● WRITTEN REQUEST
Gather all lines in the data that hold the string "code".

● DATA

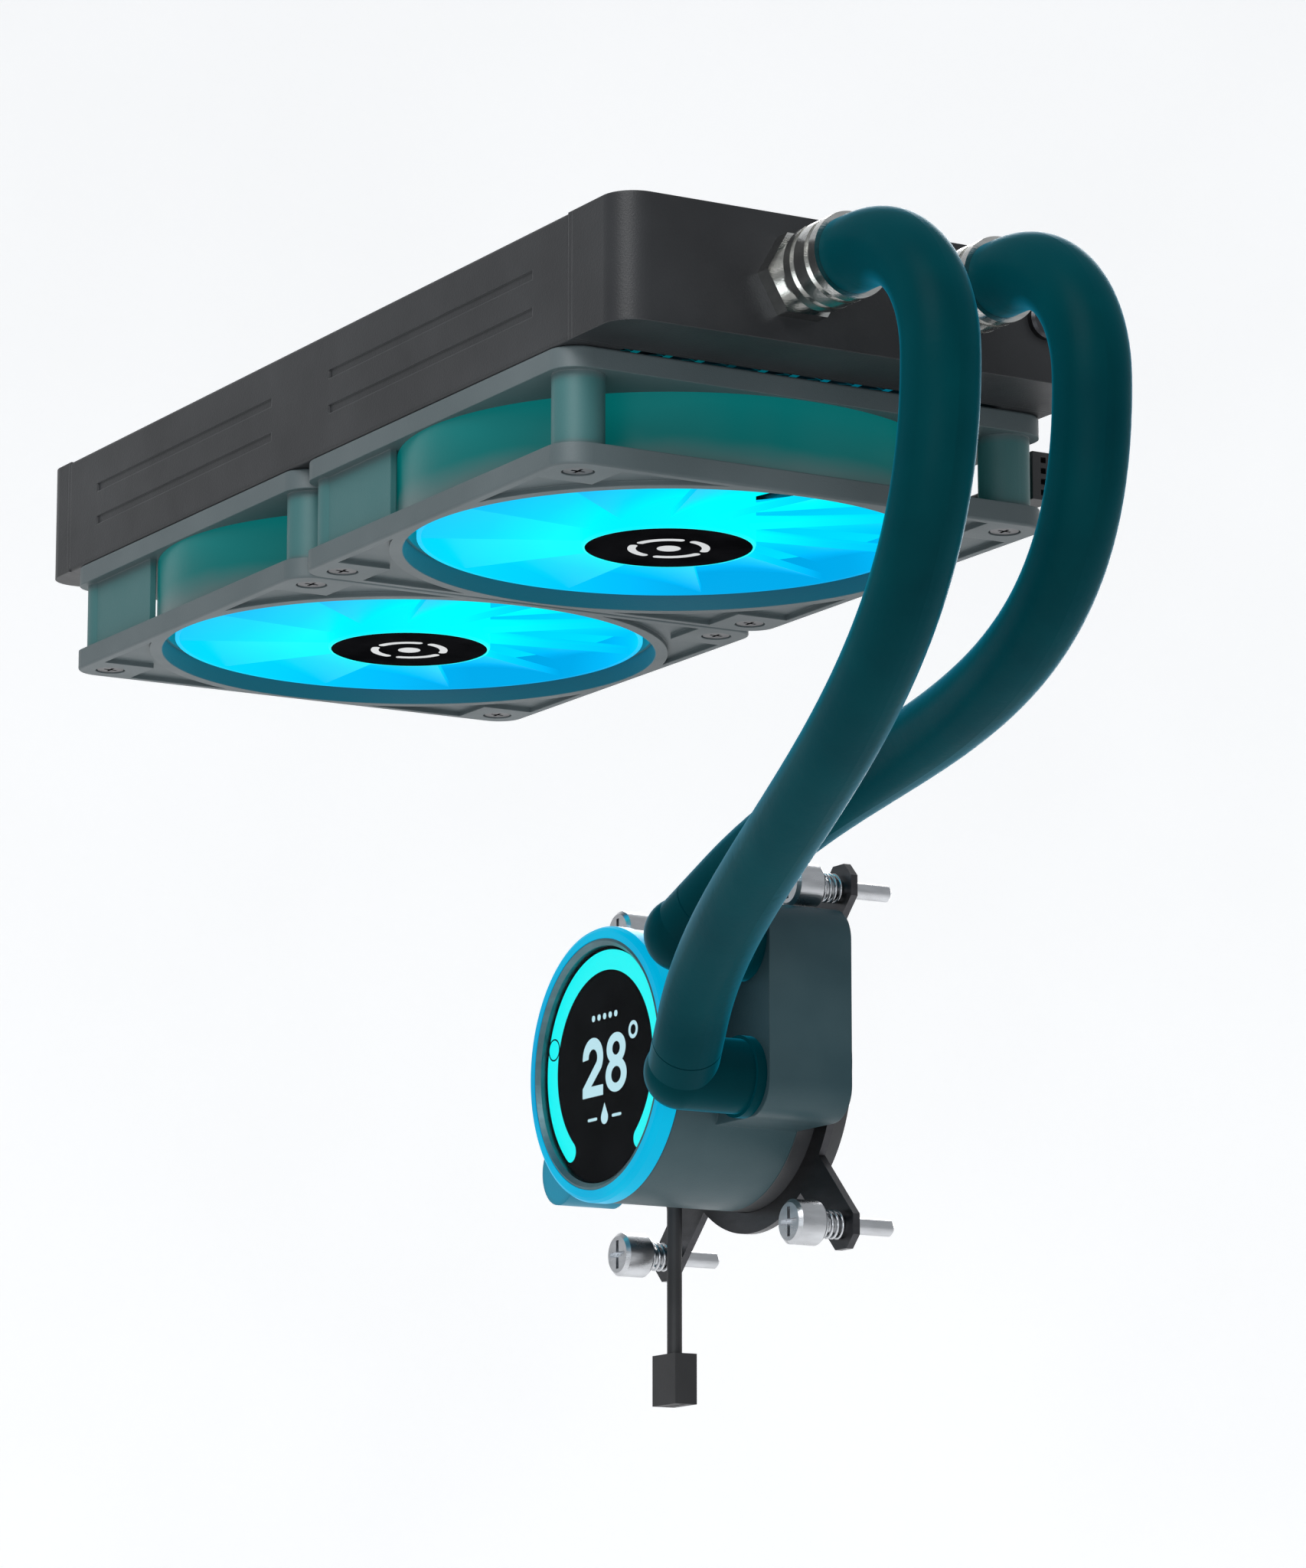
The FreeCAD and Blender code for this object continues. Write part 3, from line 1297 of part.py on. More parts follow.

---

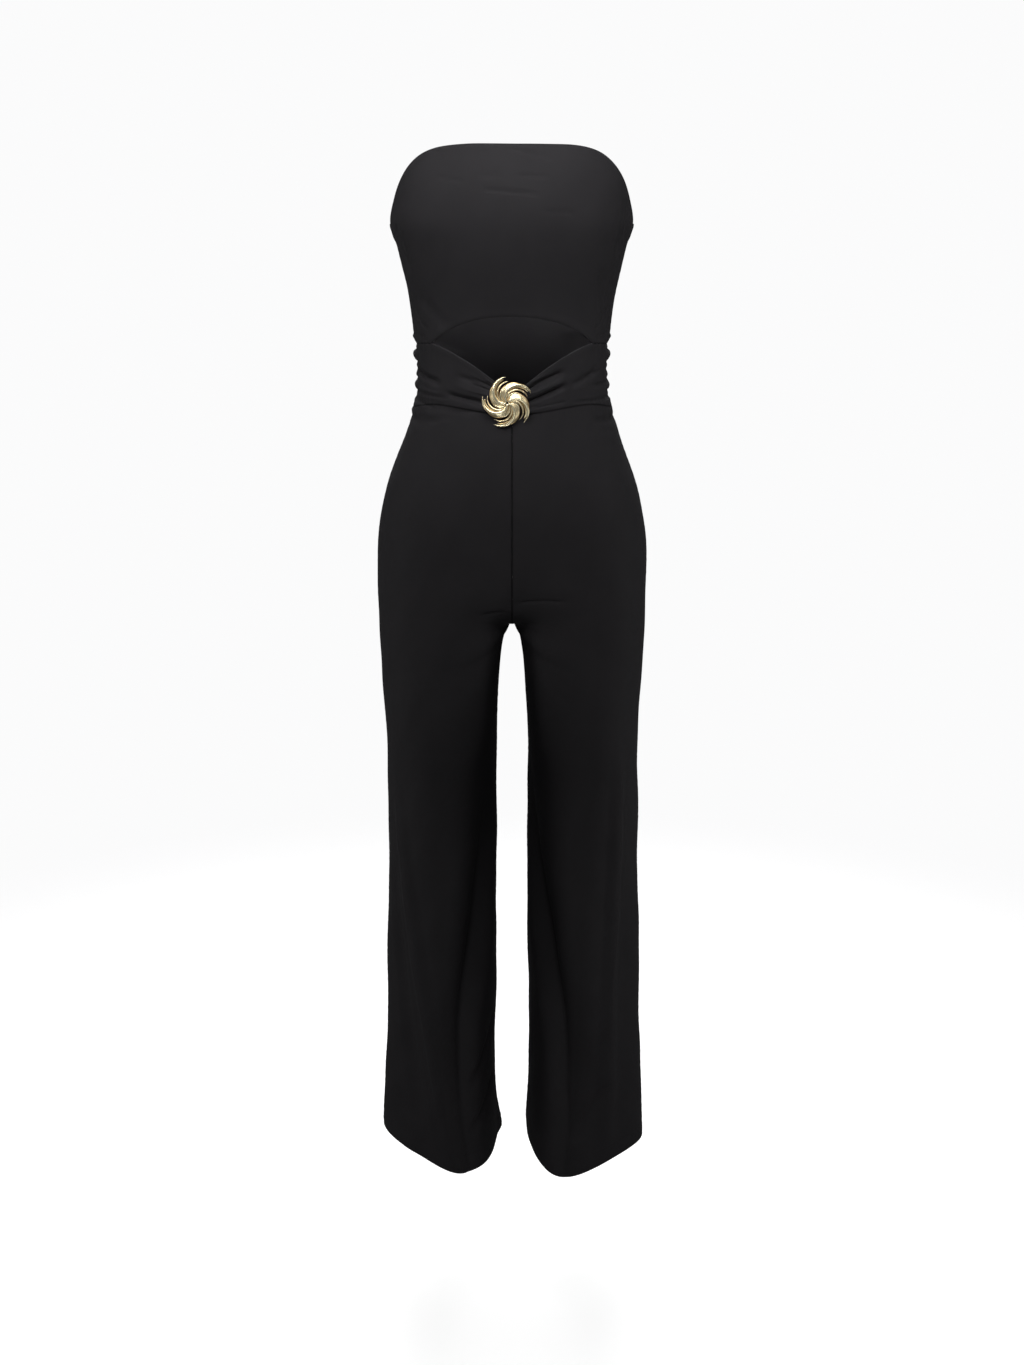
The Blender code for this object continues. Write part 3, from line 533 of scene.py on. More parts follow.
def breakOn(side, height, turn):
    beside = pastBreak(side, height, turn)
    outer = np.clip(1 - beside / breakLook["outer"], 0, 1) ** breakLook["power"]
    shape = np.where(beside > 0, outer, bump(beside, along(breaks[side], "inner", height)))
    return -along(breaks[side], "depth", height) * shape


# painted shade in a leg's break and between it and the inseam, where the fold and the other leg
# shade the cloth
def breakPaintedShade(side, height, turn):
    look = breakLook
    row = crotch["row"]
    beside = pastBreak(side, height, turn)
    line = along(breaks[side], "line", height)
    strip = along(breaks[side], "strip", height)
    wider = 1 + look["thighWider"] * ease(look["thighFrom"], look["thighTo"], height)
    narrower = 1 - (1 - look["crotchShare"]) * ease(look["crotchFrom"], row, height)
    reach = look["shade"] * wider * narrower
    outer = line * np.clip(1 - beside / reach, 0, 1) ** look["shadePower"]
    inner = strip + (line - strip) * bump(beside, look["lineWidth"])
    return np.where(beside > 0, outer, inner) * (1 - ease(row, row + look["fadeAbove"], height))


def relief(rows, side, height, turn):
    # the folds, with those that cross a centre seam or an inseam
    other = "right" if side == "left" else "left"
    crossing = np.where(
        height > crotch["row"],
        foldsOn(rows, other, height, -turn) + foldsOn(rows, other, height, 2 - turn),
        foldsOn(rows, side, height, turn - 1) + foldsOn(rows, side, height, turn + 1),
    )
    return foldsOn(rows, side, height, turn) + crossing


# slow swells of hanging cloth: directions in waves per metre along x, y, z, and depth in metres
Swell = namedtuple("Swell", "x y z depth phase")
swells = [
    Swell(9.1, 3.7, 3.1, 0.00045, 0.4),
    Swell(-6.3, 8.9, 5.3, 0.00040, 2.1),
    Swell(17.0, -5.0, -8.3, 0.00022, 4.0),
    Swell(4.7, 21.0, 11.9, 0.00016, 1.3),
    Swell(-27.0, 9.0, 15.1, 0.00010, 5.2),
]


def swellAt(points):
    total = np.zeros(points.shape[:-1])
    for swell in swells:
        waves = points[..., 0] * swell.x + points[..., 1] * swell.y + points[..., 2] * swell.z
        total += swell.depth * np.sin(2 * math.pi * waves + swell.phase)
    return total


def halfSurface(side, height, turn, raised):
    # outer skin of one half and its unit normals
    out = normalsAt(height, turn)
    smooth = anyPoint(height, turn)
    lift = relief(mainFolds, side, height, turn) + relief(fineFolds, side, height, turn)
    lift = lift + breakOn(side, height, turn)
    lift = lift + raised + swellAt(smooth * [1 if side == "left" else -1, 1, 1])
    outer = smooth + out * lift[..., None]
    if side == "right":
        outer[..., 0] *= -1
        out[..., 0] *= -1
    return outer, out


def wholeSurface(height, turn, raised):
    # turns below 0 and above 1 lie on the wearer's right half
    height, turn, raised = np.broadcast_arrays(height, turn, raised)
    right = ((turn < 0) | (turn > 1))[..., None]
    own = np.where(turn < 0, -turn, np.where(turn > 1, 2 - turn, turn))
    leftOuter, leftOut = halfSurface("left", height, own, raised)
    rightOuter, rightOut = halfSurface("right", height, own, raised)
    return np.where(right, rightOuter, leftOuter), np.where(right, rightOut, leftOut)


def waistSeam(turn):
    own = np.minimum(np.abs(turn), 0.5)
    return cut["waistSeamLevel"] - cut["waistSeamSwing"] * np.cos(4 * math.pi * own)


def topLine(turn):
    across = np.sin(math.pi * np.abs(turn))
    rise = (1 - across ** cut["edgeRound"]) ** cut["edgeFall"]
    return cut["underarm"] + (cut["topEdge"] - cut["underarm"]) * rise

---

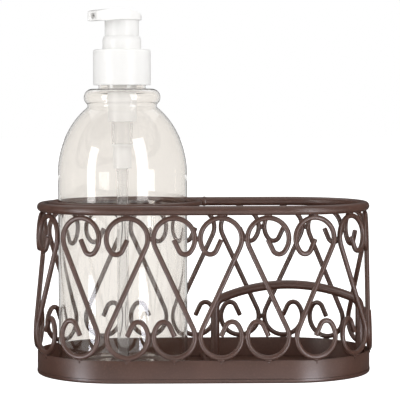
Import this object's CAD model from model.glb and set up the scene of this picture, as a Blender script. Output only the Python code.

● RESULT
The FreeCAD and Blender code for this object continues. Write part 3, from line 1297 of part.py on. More parts follow.
The Blender code for this object continues. Write part 3, from line 533 of scene.py on. More parts follow.
Import this object's CAD model from model.glb and set up the scene of this picture, as a Blender script. Output only the Python code.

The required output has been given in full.